I have a confession to make:
I don’t want to adopt.
Or rather, I don’t want to go through the adoption process.
If you dropped a baby in my lap and said, here, here is your baby. Love him. Love her. I would. Immediately. But the
process. So much work. So much waiting. And as
Karen has so eloquently described, so little to show for it. Perhaps I should make bumper stickers that say: I am nine months pregnant with a homestudy. Please lavish love and attention and societal approval on me. Or: “someone in another country has morning sickness for me RIGHT NOW.”
The other part that takes the joy out of the adoption business for me and that I should probably write more about, is that, to a certain extent, I don’t matter in this process. For some very good reasons, we’ve chosen international adoption and so one of us has to adopt as a “single” woman. Pili has the steady job with the dependable salary and the health insurance. Oh, and the absence of chronic illness. Honestly, when I think about it I’m amazed they even let me adopt a cat. Oh, I remember. Back then I had a real job.
So I don’t have to write a detailed biography and answer ten thousand questions about my childhood. And I don’t have to obtain certified copies of my birth certificate in triplicate, witnessed by a blind nun from Brazil. And oddly enough, that makes me sad. Because we don't get to do this as a family, talking about both of our strengths and weaknesses and
making lemonade out of lemons celebrating the fact that because I have two part time jobs I will be able to quit one and be home with the kid. Instead the homestudy will have to talk about how great the day care is at Pili's work, even though we probably won't be using it. Being so irrelevant to the process also makes me into (even more of) a total evil controlling wench, second-guessing Pili’s every move.
It’s funny, because before we failed fertility 101 and 202 and 606, I didn’t care all that much about genetic connections. I am, after all, the person who falls passionately in love with all babies and spends far too much time at faculty parties talking to the children of Pili’s esteemed collegues, rather than the esteemed collegues themselves.

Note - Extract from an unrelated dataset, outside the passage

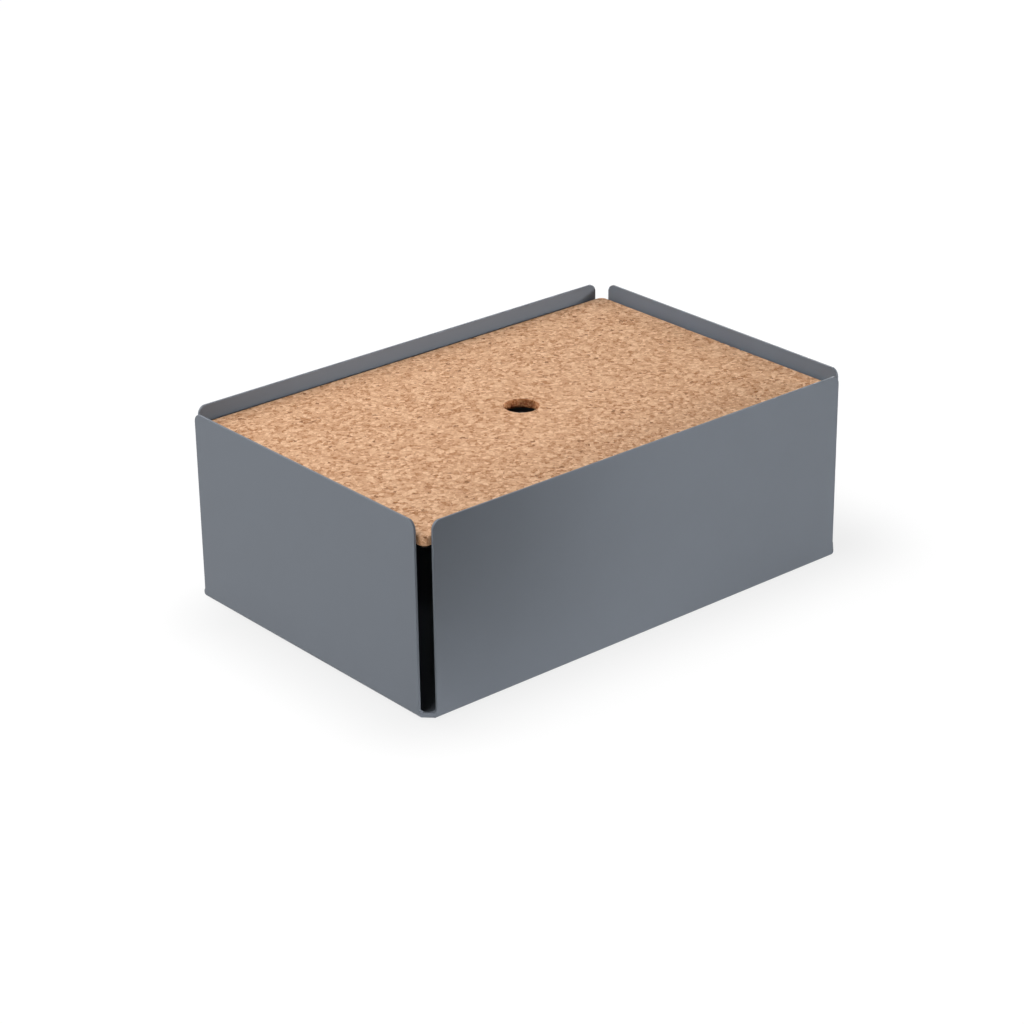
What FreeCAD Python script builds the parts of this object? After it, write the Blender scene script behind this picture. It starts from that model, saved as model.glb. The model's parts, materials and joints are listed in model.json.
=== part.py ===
import FreeCAD, Part
import math
import os

import Sketcher

# Cable management box: one folded steel sheet with four open upright corners, and a cork lid that
# lies loose on brackets a little below the rims. The origin is on the floor under the middle of the
# box, +X runs along the long walls, +Y points to the back wall and +Z is up. Sizes are in millimetres.

SIZES = {
    # Folded body
    "box_length": 360,
    "box_width": 240,
    "body_height": 131.5,
    "sheet_thickness": 1.5,
    "bend_radius": 2,
    "slit_reach": 8,
    "slit_foot": 4.5,
    "wall_corner_radius": 6,
    "rim_softening": 0.35,
    # Lid
    "lid_clearance": 2.25,
    "lid_recess": 10.5,
    "cork_thickness": 6,
    "cork_corner_radius": 4.5,
    "cork_edge_rounding": 0.5,
    "cable_hole_diameter": 23,
    "board_thickness": 3,
    "board_inset": 3,
    "board_corner_radius": 4,
    # Brackets that carry the lid
    "bracket_width": 30,
    "bracket_ledge": 16,
    "bracket_leg": 15,
    "bracket_thickness": 1.5,
    "bracket_bend_radius": 1.5,
    "bracket_corner_radius": 4,
    "bracket_offset": 88,
    "weld_mark_diameter": 5,
    "weld_mark_depth": 0.3,
    "weld_mark_spacing": 16,
    "weld_mark_drop": 9,
    # Feet
    "foot_diameter": 12,
    "foot_height": 1,
    "foot_edge_rounding": 0.4,
    "foot_inset": 24,
}

# Formulas of the sheet's cells that more than one sub-part uses
LENGTH = "Sizes.box_length"
WIDTH = "Sizes.box_width"
SHEET = "Sizes.sheet_thickness"
OUTER_BEND = "(Sizes.bend_radius + Sizes.sheet_thickness)"
FACET = "(Sizes.slit_reach - 2 / 3 * Sizes.sheet_thickness)"
SLIT_FLAT = f"({FACET} / 2 + Sizes.sheet_thickness)"
LID_LENGTH = "(Sizes.box_length - 2 * Sizes.sheet_thickness - 2 * Sizes.lid_clearance)"
LID_WIDTH = "(Sizes.box_width - 2 * Sizes.sheet_thickness - 2 * Sizes.lid_clearance)"
CORK_UNDERSIDE = "(Sizes.foot_height + Sizes.body_height - Sizes.lid_recess - Sizes.cork_thickness)"
BOARD_UNDERSIDE = f"({CORK_UNDERSIDE} - Sizes.board_thickness)"

doc = FreeCAD.newDocument("cable_management_box")
sheet = doc.addObject("Spreadsheet::Sheet", "Sizes")
for row, (size_name, size_value) in enumerate(SIZES.items(), start=1):
    sheet.set(f"A{row}", size_name)
    sheet.set(f"B{row}", str(size_value))
    sheet.setAlias(f"B{row}", size_name)
doc.recompute()


def number(formula):
    """Value of a formula of the sheet's cells, in millimetres."""
    return float(sheet.evalExpression(formula))


def new_body(name):
    body = doc.addObject("PartDesign::Body", name)
    body.Label = name
    return body


def new_sketch(body, name, plane):
    """Sketch on one of the body's own origin planes: XY_Plane, XZ_Plane or YZ_Plane."""
    sketch = body.newObject("Sketcher::SketchObject", name)
    support = [item for item in body.Origin.OriginFeatures if item.Role == plane][0]
    sketch.AttachmentSupport = [(support, "")]
    sketch.MapMode = "FlatFace"
    return sketch


def hold_point(sketch, geometry, position, across, up):
    """Keep a sketch point at the formulas' distances from the sketch's origin."""
    for kind, formula in (("DistanceX", across), ("DistanceY", up)):
        if number(formula) == 0:
            axis = -2 if kind == "DistanceX" else -1
            sketch.addConstraint(Sketcher.Constraint("PointOnObject", geometry, position, axis))
            continue
        constraint = Sketcher.Constraint(kind, -1, 1, geometry, position, number(formula))
        index = sketch.addConstraint(constraint)
        sketch.setExpression(f"Constraints[{index}]", formula)


def add_outline(sketch, corners):
    """Closed outline through corners given as (across, up, radius) formulas; no radius is a sharp corner."""
    points = [FreeCAD.Vector(number(across), number(up), 0) for across, up, radius in corners]
    radii = [number(radius) if radius else 0 for across, up, radius in corners]
    count = len(corners)
    trims = []
    for i in range(count):
        before = (points[i - 1] - points[i]).normalize()
        after = (points[(i + 1) % count] - points[i]).normalize()
        trim = radii[i] / math.tan(before.getAngle(after) / 2)
        trims.append((points[i] + before * trim, points[i] + after * trim, before, after))
    lines = []
    for i in range(count):
        segment = Part.LineSegment(trims[i][1], trims[(i + 1) % count][0])
        lines.append(sketch.addGeometry(segment, False))
    for i, (across, up, radius) in enumerate(corners):
        line_in, line_out = lines[i - 1], lines[i]
        if not radius:
            sketch.addConstraint(Sketcher.Constraint("Coincident", line_in, 2, line_out, 1))
            hold_point(sketch, line_out, 1, across, up)
            continue
        start, end, before, after = trims[i]
        bisector = (before + after).normalize()
        centre = points[i] + bisector * (radii[i] / math.sin(before.getAngle(after) / 2))
        middle = centre - bisector * radii[i]
        arc = sketch.addGeometry(Part.Arc(start, middle, end), False)
        leftward = before.cross(after).z > 0
        arc_in, arc_out = (2, 1) if leftward else (1, 2)
        sketch.addConstraint(Sketcher.Constraint("Tangent", line_in, 2, arc, arc_in))
        sketch.addConstraint(Sketcher.Constraint("Tangent", line_out, 1, arc, arc_out))
        size = sketch.addConstraint(Sketcher.Constraint("Radius", arc, radii[i]))
        sketch.setExpression(f"Constraints[{size}]", radius)
        corner = sketch.addGeometry(Part.Point(points[i]), True)
        sketch.addConstraint(Sketcher.Constraint("PointOnObject", corner, 1, line_in))
        sketch.addConstraint(Sketcher.Constraint("PointOnObject", corner, 1, line_out))
        hold_point(sketch, corner, 1, across, up)


def add_rectangle(sketch, length, width, radius=None):
    """Rectangle centred on the sketch's origin, with rounded corners if a radius is given."""
    add_outline(sketch, [
        (f"-{length} / 2", f"-{width} / 2", radius),
        (f"{length} / 2", f"-{width} / 2", radius),
        (f"{length} / 2", f"{width} / 2", radius),
        (f"-{length} / 2", f"{width} / 2", radius),
    ])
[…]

But now that we’ve gone down that road, and I’ve allowed myself to dream soft gauzy dreams of pregnant Pili and babies with my eyes and her mannerisms, I’m finding them damn hard to give up. As I type this I see my about to burst pregnant neighbor (yes,
Gourmet, they are mandatory) pulling down her garage door and I feel a fierce shove of anger and resentment. I don’t want to have to go through all of this. I want the dream, and I can’t put it down. I picture a younger me, crying bitterly over a broken toy but unwilling to let it go so that my mom could try to fix it. Before the transcript of our medical charts read failure and bitter disappointment, I was excited about adopting. Now? It’s like having a book you really wanted to read assigned by a teacher you dislike.
I compare the bitter and painful arguments that Pili and I had last night about what questions to ask the adoption agencies and who should do the asking with the cotton candy sweet joy we felt during the brief few weeks of the pregnancy.

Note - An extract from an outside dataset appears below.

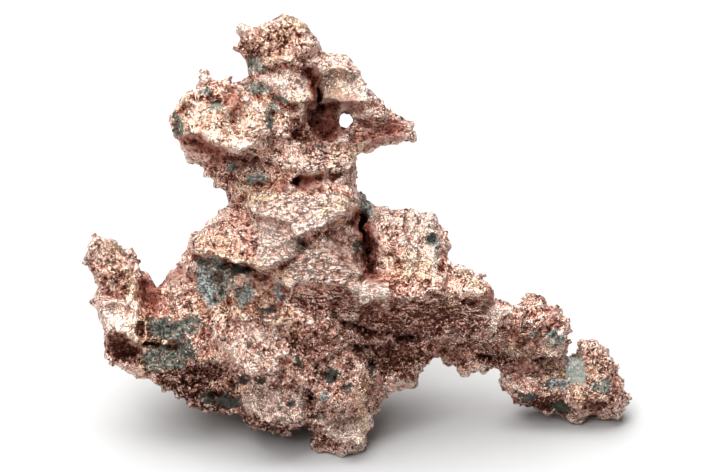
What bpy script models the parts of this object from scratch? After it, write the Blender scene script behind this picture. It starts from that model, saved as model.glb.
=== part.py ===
"""A native copper nugget, grown as one piece: a leaning trunk with a head and beak above it,
a short left arm, a long shelf that runs out to a right hand, and a belly that ends in a foot.

The nugget is modelled in its face frame: x across the face, y up the face, z out of it, in
millimetres. It then leans back by LEAN_DEG and stands in metres, with +Z up, on its foot, its
hand and the keel behind, all trimmed flat by the ground.
"""

import math

import bmesh
import bpy
import numpy as np
from mathutils import Matrix, Vector, noise

MM = 0.001
NAME = "copper_nugget"

LEAN_DEG = 60.0  # angle between the nugget's face and the ground it stands on
FLOOR = -30.3  # height of the ground from the face frame's origin, once leaned back
SPHERE_DETAIL = 4
VOXEL = 0.55  # the grid on which the lobes grow together
HOLLOW_VOXEL = 0.275
TRIANGLES = 9400
LUMP_SIZE = 5.0  # spacing of the swellings that break up the smooth lobes
LUMP_DEPTH = 0.75
GRAIN_SIZE = 1.9
GRAIN_DEPTH = 0.3
FACET_SIZE = 5.5  # spacing of the flat planes that the metal grew along
FACET_SLOPE = 0.42
FACET_SPREAD = 7.0  # sets neighbouring cells far apart in the random field, so tilts differ
HALF = Vector((0.5, 0.5, 0.5))
SEED = Vector((3.7, 1.3, 8.1))

COPPER = (0.72, 0.34, 0.24, 1.0)
ROUGHNESS = 0.38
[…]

And I find myself thinking: maybe one more cycle? Maybe these eggs weren’t so good because I was overstimulated and then had to coast and produced so many. Quantity over quality. Dr. Short-but just raises his eyebrows quizzically when I ask that question. As if, what’s done is done, honey. Crying over $6000 of spilt milk? But I bet if I mentioned that we were thinking about cycling again, he’d change his tune.

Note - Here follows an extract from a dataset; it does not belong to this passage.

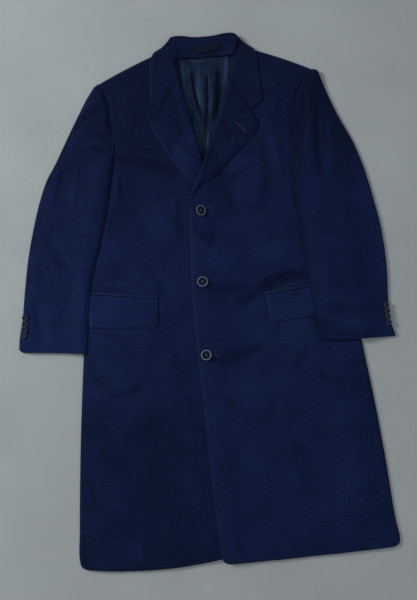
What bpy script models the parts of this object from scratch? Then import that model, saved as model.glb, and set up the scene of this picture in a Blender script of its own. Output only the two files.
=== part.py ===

The thought even flickers through my mind like heat lightening. Pump. Continuous Glucose Monitoring. I could like, maybe try, maybe.
Then the depression kicks in and I think yeah, right. Remember,
nothing works art, this is you we're talking about. And I start wondering what’s wrong with me that things never seem to work out for me. And poor Pili that her good karma gets pulled down into the gutter with along with my crap. And part of me knows it's the heavy sunglasses of depression I'm seeing through while an equal part of me is convinced it's real.
While I’m venting, I also have a little bit of a bloggity pet peeve with someone whose site I’ve commented on lots of times. She's on my blogroll. And she has not, to the best of my knowledge, ever ventured over here. I don’t think she’s homophobic. She comments on other people’s blogs. She comments on other people’s comments on her blog. We’ve both been through a lot of the same shit recently. So why not me? Do I smell? (Lifting an arm and sniffing, discreetly)
I guess blogging and seventh grade really aren’t that different, huh?
* Before various people start sending me frantic emails: I don’t hate my friends in real life and in the computer who have been through hell and then some to get where they are. I don’t even resent them. Wistful, envious, yes. Resentful, no. I don’t want to avoid them, although sometimes it is hard to see what I want so badly and don’t have.